Link: https://patch.msgid.link/20260331213555.1993883-1-ameryhung@gmail.com
Signed-off-by: Alexei Starovoitov <ast@kernel.org>

selftests/bpf: Improve task local data documentation and fix potential memory leak

If TLD_FREE_DATA_ON_THREAD_EXIT is not enabled in a translation unit
that calls __tld_create_key() first, another translation unit that
enables it will not get the auto cleanup feature as pthread key is only
created once when allocation metadata. Fix it by always try to create
the pthread key when __tld_create_key() is called.

Also improve the documentation:
- Discourage user from using different options in different translation
units
- Specify calling tld_free() before thread exit as undefined behavior

Signed-off-by: Amery Hung <ameryhung@gmail.com>
Link: https://lore.kernel.org/r/20260331213555.1993883-6-ameryhung@gmail.com
Signed-off-by: Alexei Starovoitov <ast@kernel.org>

selftests/bpf: Remove TLD_READ_ONCE() in the user space header

TLD_READ_ONCE() is redundant as the only reference passed to it is
defined as _Atomic. The load is guaranteed to be atomic in C11 standard
(6.2.6.1). Drop the macro.

Signed-off-by: Amery Hung <ameryhung@gmail.com>
Acked-by: Sun Jian <sun.jian.kdev@gmail.com>
Link: https://lore.kernel.org/r/20260331213555.1993883-5-ameryhung@gmail.com
Signed-off-by: Alexei Starovoitov <ast@kernel.org>

selftests/bpf: Make sure TLD_DEFINE_KEY runs first

Without specifying constructor priority of the hidden constructor
function defined by TLD_DEFINE_KEY, __tld_create_key(..., dyn_data =
false) may run after tld_get_data() called from other constructors.
Threads calling tld_get_data() before __tld_create_key(..., dyn_data
= false) will not allocate enough memory for all TLDs and later result
in OOB access. Therefore, set it to the lowest value available to
users. Note that lower means higher priority and 0-100 is reserved to
the compiler.

Acked-by: Mykyta Yatsenko <yatsenko@meta.com>
Signed-off-by: Amery Hung <ameryhung@gmail.com>
Acked-by: Sun Jian <sun.jian.kdev@gmail.com>
Link: https://lore.kernel.org/r/20260331213555.1993883-4-ameryhung@gmail.com
Signed-off-by: Alexei Starovoitov <ast@kernel.org>

selftests/bpf: Simplify task_local_data memory allocation

Simplify data allocation by always using aligned_alloc() and passing
size_pot, size rounded up to the closest power of two to alignment.

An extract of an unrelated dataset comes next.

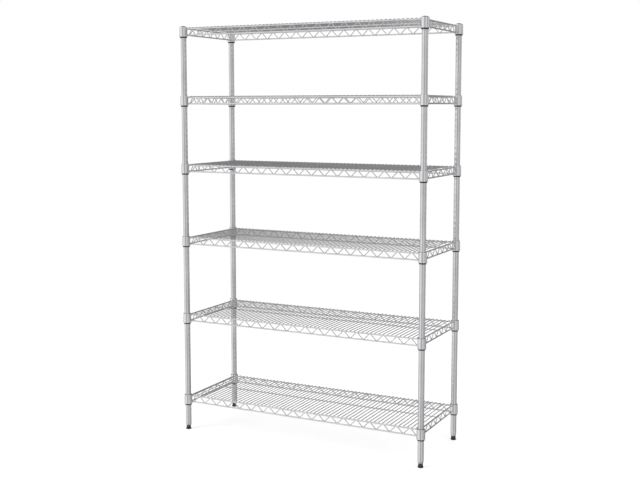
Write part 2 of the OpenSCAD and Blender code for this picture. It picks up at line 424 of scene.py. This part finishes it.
def painted_steel(name):
    """Black stove enamel on steel, a little orange-peeled, with bright specks where it is chipped."""
    m, nt, bsdf, co = new_material(name)
    peel = noise(nt, co, 520, detail=2)
    chips = noise(nt, co, 900, detail=6, rough=0.75)
    cloud = noise(nt, co, 70, detail=4)
    base = mix_color(nt, spread(nt, cloud, 0.0, 1.0), (0.016, 0.016, 0.017), (0.034, 0.034, 0.036))
    nt.links.new(mix_color(nt, spread(nt, chips, 0.0, 0.55, 0.68, 0.72), base, (0.24, 0.24, 0.235)),
                 bsdf.inputs["Base Color"])
    nt.links.new(spread(nt, cloud, 0.22, 0.38), bsdf.inputs["Roughness"])
    nt.links.new(bump(nt, peel, 0.25, 0.10 * MM), bsdf.inputs["Normal"])
    bsdf.inputs["Specular IOR Level"].default_value = 0.5
    return m


def plated_steel(name):
    """Zinc-plated turned steel: fine rings from the lathe and a cloudy passivated tone."""
    m, nt, bsdf, co = new_material(name)
    rings = noise(nt, co, 40, (1, 1, 90), detail=3)
    cloud = noise(nt, co, 45, detail=4)
    nt.links.new(mix_color(nt, spread(nt, cloud, 0.0, 1.0), (0.47, 0.47, 0.45), (0.66, 0.66, 0.64)),
                 bsdf.inputs["Base Color"])
    nt.links.new(math_node(nt, "ADD", spread(nt, cloud, 0.22, 0.34), spread(nt, rings, -0.04, 0.06)),
                 bsdf.inputs["Roughness"])
    bsdf.inputs["Metallic"].default_value = 1.0
    nt.links.new(bump(nt, rings, 0.25, 0.08 * MM), bsdf.inputs["Normal"])
    return m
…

Currently, aligned_alloc(page_size, size) is only intended to be used
with memory allocators that can fulfill the request without rounding
size up to page_size to conserve memory. This is enabled by defining
TLD_DATA_USE_ALIGNED_ALLOC. The reason to align to page_size is due to
the limitation of UPTR where only a page can be pinned to the kernel.
Otherwise, malloc(size * 2) is used to allocate memory for data.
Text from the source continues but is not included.